• _TASK DIRECTIONS_: Quote the lines exactly, starting with the line that contains "rotate_extrude() socket_section();" and ending with the line that contains "before = set(bpy.data.objects)", and leave out all other lines.

* * * * * * *

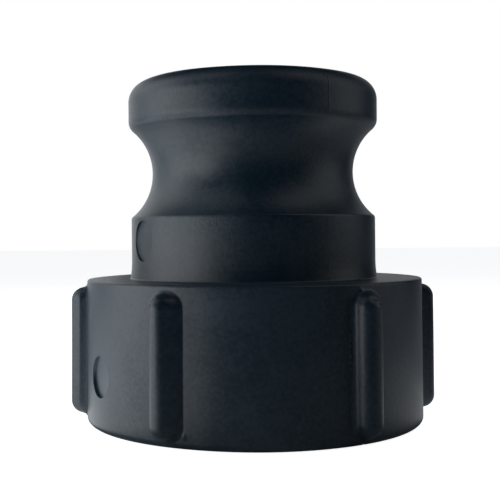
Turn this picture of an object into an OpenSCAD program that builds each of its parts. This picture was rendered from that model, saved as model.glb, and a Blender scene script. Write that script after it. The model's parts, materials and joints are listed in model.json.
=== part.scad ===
/* [Camlock plug] */
// Height of the whole adapter, from the socket's mouth to the plug's end
total_h = 85.1; // [83:0.1:95]
// Diameter of the plug's end ring, which enters the coupler (DN 50)
ring_d = 63; // [62.5:0.1:64]
// Radius that rounds the outer edge of the plug's end
end_round_r = 5; // [2:0.5:6]
// Height of the middle of the cam groove
groove_z = 62.2; // [61:0.1:63]
// Radius of the cam groove's arc
groove_arc_r = 14.2; // [13.5:0.1:14.5]
// Diameter of the groove's floor
groove_floor_d = 50.9; // [50:0.1:54]
// Diameter of the barrel under the groove
barrel_d = 61.8; // [61:0.1:62.4]
// Diameter of the bore that the liquid runs through
flow_d = 44; // [36:0.5:45]

/* [Threaded socket] */
// Height of the socket, from its mouth to the shelf that the plug stands on
socket_h = 35.7; // [35:0.1:40]
// Diameter of the socket's wall at its mouth
mouth_d = 85; // [83:0.5:90]
// Diameter of the socket's wall at its shelf
shelf_d = 84.4; // [83.5:0.1:85]
// Thickness of the floor between the socket and the plug
floor_t = 4.7; // [4:0.1:5.5]
// Major diameter of the coarse buttress thread
thread_major_d = 75; // [74:0.5:76]
// Minor diameter of the thread, over its crests
thread_minor_d = 66; // [65.5:0.5:68]
// Pitch of the thread
thread_pitch = 6; // [5.8:0.1:6]
// Number of thread ridges
thread_turns = 4; // [2:1:4]

/* [Grip ribs] */
// Number of grip ribs round the socket
rib_count = 6; // [4:1:8]
// Radius of a rib, which is half its width
rib_r = 3.7; // [3:0.1:4]
// Diameter over the ribs, near their foot
rib_over_d = 92.8; // [91:0.2:93.6]
// Direction of the first rib, counted from the front
rib_angle = 34; // [0:1:59]

/* [Flat gasket] */
// Outside diameter of the gasket
gasket_od = 65.2; // [60:0.2:65.2]
// Inside diameter of the gasket, and of the opening in the socket's floor
gasket_id = 52; // [50:0.5:54]
// Thickness of the gasket
gasket_t = 4; // [3:0.1:4.2]
// Diameter of the seat round the gasket, in the top of the socket
seat_d = 67.4; // [67:0.1:69]

/* [Mould marks] */
// Diameter of the blank round mould insert marks
mark_d = 9.8; // [6:0.1:11]
// Depth of the mark on the barrel
barrel_mark_depth = 0.5; // [0.3:0.1:0.8]
// Depth of the mark on the socket
socket_mark_depth = 0.8; // [0.3:0.1:1.2]
// Direction of both marks, counted from the front
mark_angle = -59; // [-70:1:-48]

/* [Hidden] */
$fn = 96;

plastic_black = [0.08, 0.085, 0.10];
rubber_black = [0.045, 0.045, 0.045];
overshoot = 1;                            // how far a cutter runs past what it cuts

// Plug section. The groove is one arc, and a small convex arc meets it on each side.
ring_r = ring_d / 2;
barrel_r = barrel_d / 2;
flow_r = flow_d / 2;
arc_centre_r = groove_floor_d / 2 + groove_arc_r;
lip_r = 2;                                // rounds the ring's edge at the groove
crease_r = 1;                             // rounds the barrel's edge at the groove
lip_z = groove_z + arc_rise(ring_r, lip_r);
crease_z = groove_z - arc_rise(barrel_r, crease_r);
foot_flare_r = 0.35;                      // the barrel widens a little at its foot
foot_flare_h = 3;
mouth_chamfer = 1.2;                      // on the bore's edge at the plug's end
taper_top_z = 53;                         // the bore widens from here down to the socket
taper_foot_z = 44;

// Socket section
mouth_r = mouth_d / 2;
shelf_r = shelf_d / 2;
major_r = thread_major_d / 2;
minor_r = thread_minor_d / 2;
opening_r = gasket_id / 2;
seat_r = seat_d / 2;
mouth_round_r = 1.5;
shelf_round_r = 0.6;
floor_z = socket_h - floor_t;
seat_z = floor_z - gasket_t - 0.6;        // the seat is a little deeper than the gasket
lead_in = 1;                              // chamfer at the thread's mouth

// Buttress ridge: a long flank towards the mouth and a steep one towards the floor
crest_w = 0.264 * thread_pitch;
ridge_h = major_r - minor_r;
lead_flank_h = ridge_h * tan(30);
load_flank_h = ridge_h * tan(3);
first_crest_z = lead_in + lead_flank_h;   // where the first crest starts

// A rib is a round bar with ball ends, half sunk in the wall and leaning with its draft
rib_draft = 0.25;
rib_low_z = 5.9;
rib_high_z = 30.3;
rib_low_r = rib_over_d / 2 - rib_r;
rib_high_r = rib_low_r - rib_draft;
rib_reach = norm([rib_high_z - rib_low_z, rib_draft]);
rib_lean = atan(rib_draft / (rib_high_z - rib_low_z));

barrel_mark_z = 45.2;
socket_mark_z = 13.3;

// Height from the groove's middle to the centre of an edge arc of radius r at radius wall_r
function arc_rise(wall_r, r) =
    sqrt(pow(groove_arc_r + r, 2) - pow(arc_centre_r - (wall_r - r), 2));

// Point where the groove's arc meets an edge arc of radius r centred at (wall_r - r, z)
function arc_meet(wall_r, r, z) =
    [arc_centre_r, groove_z]
    + ([wall_r - r, z] - [arc_centre_r, groove_z]) * groove_arc_r / (groove_arc_r + r);

module disc_at(r, place) {
    translate(place) circle(r = r);
}

module plug_section() {
    difference() {
        polygon([
            [opening_r, socket_h], [barrel_r + foot_flare_r, socket_h],
            [barrel_r, socket_h + foot_flare_h], [barrel_r, crease_z],
            arc_meet(barrel_r, crease_r, crease_z), arc_meet(ring_r, lip_r, lip_z),
            [ring_r, lip_z], [ring_r, total_h - end_round_r], [ring_r - end_round_r, total_h],
            [flow_r + mouth_chamfer, total_h], [flow_r, total_h - mouth_chamfer],
            [flow_r, taper_top_z], [opening_r, taper_foot_z]
        ]);
        disc_at(groove_arc_r, [arc_centre_r, groove_z]);
    }
    disc_at(crease_r, [barrel_r - crease_r, crease_z]);
    disc_at(lip_r, [ring_r - lip_r, lip_z]);
    disc_at(end_round_r, [ring_r - end_round_r, total_h - end_round_r]);
}

// One blank round mark, cut from outside wall radius r to a flat floor
module mark_cutter(r, z, depth) {
    rotate([0, 0, mark_angle])
        translate([0, depth - r, z])
            rotate([90, 0, 0])
                cylinder(d = mark_d, h = depth + overshoot);
}

module camlock_plug() {
    color(plastic_black)
        difference() {
            rotate_extrude() plug_section();
            mark_cutter(barrel_r, barrel_mark_z, barrel_mark_depth);
        }
}

// Ridge number i, from its foot nearest the mouth to its foot nearest the floor
function ridge(i) =
    let (z = first_crest_z + i * thread_pitch)
    [
        [major_r, z - lead_flank_h], [minor_r, z],
        [minor_r, z + crest_w], [major_r, z + crest_w + load_flank_h]
    ];

module socket_section() {
    polygon(concat(
        [[major_r + lead_in, 0]],
        [for (i = [0 : thread_turns - 1]) each ridge(i)],
        [
            [major_r, seat_z], [seat_r, seat_z], [seat_r, floor_z],
            [opening_r, floor_z], [opening_r, socket_h],
            [shelf_r - shelf_round_r, socket_h], [shelf_r, socket_h - shelf_round_r],
            [mouth_r, mouth_round_r], [mouth_r - mouth_round_r, 0]
        ]
    ));
    disc_at(mouth_round_r, [mouth_r - mouth_round_r, mouth_round_r]);
    disc_at(shelf_round_r, [shelf_r - shelf_round_r, socket_h - shelf_round_r]);
}

module grip_rib() {
    translate([0, -rib_low_r, rib_low_z])
        rotate([-rib_lean, 0, 0]) {
            sphere(r = rib_r);
            cylinder(r = rib_r, h = rib_reach);
            translate([0, 0, rib_reach]) sphere(r = rib_r);
        }
}

module threaded_socket() {
    color(plastic_black)
        difference() {
            union() {
                rotate_extrude() socket_section();
                for (i = [0 : rib_count - 1])
                    rotate([0, 0, rib_angle + i * 360 / rib_count]) grip_rib();
            }
            mark_cutter(mouth_r, socket_mark_z, socket_mark_depth);
        }
}

module flat_gasket() {
    color(rubber_black)
        rotate_extrude()
            translate([opening_r, floor_z - gasket_t])
                square([gasket_od / 2 - opening_r, gasket_t]);
}

camlock_plug();
threaded_socket();
flat_gasket();
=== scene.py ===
"""Looks for a moulded camlock adapter: detailed pieces, materials, light and camera.

Sections and sizes are in millimetres until a mesh is made. Directions round the axis are in
degrees, counted from the front (-Y) towards the right (+X).
"""

import json
import math

import bpy
import numpy as np
from mathutils import Matrix, Vector


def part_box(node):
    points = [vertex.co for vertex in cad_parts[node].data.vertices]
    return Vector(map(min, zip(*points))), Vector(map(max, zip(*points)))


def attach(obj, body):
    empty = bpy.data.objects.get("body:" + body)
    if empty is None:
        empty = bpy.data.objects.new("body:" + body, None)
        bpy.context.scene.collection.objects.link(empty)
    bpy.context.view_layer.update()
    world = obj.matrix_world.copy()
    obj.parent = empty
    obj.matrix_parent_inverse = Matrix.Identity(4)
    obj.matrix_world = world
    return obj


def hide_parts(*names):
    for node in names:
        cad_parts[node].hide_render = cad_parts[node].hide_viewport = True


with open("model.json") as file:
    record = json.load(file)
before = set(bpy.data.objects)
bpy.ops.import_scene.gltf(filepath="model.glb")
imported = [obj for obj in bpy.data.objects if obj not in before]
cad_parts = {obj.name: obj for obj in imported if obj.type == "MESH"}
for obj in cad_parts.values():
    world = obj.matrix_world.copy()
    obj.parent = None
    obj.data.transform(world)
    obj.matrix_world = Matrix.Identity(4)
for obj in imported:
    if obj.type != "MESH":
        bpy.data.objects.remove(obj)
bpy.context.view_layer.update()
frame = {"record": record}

MM = 0.001

# ---------------------------------------------------------------- sizes taken from the frame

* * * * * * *

• _THE REPLY_:
                rotate_extrude() socket_section();
                for (i = [0 : rib_count - 1])
                    rotate([0, 0, rib_angle + i * 360 / rib_count]) grip_rib();
            }
            mark_cutter(mouth_r, socket_mark_z, socket_mark_depth);
        }
}

module flat_gasket() {
    color(rubber_black)
        rotate_extrude()
            translate([opening_r, floor_z - gasket_t])
                square([gasket_od / 2 - opening_r, gasket_t]);
}

camlock_plug();
threaded_socket();
flat_gasket();
=== scene.py ===
"""Looks for a moulded camlock adapter: detailed pieces, materials, light and camera.

Sections and sizes are in millimetres until a mesh is made. Directions round the axis are in
degrees, counted from the front (-Y) towards the right (+X).
"""

import json
import math

import bpy
import numpy as np
from mathutils import Matrix, Vector


def part_box(node):
    points = [vertex.co for vertex in cad_parts[node].data.vertices]
    return Vector(map(min, zip(*points))), Vector(map(max, zip(*points)))


def attach(obj, body):
    empty = bpy.data.objects.get("body:" + body)
    if empty is None:
        empty = bpy.data.objects.new("body:" + body, None)
        bpy.context.scene.collection.objects.link(empty)
    bpy.context.view_layer.update()
    world = obj.matrix_world.copy()
    obj.parent = empty
    obj.matrix_parent_inverse = Matrix.Identity(4)
    obj.matrix_world = world
    return obj


def hide_parts(*names):
    for node in names:
        cad_parts[node].hide_render = cad_parts[node].hide_viewport = True


with open("model.json") as file:
    record = json.load(file)
before = set(bpy.data.objects)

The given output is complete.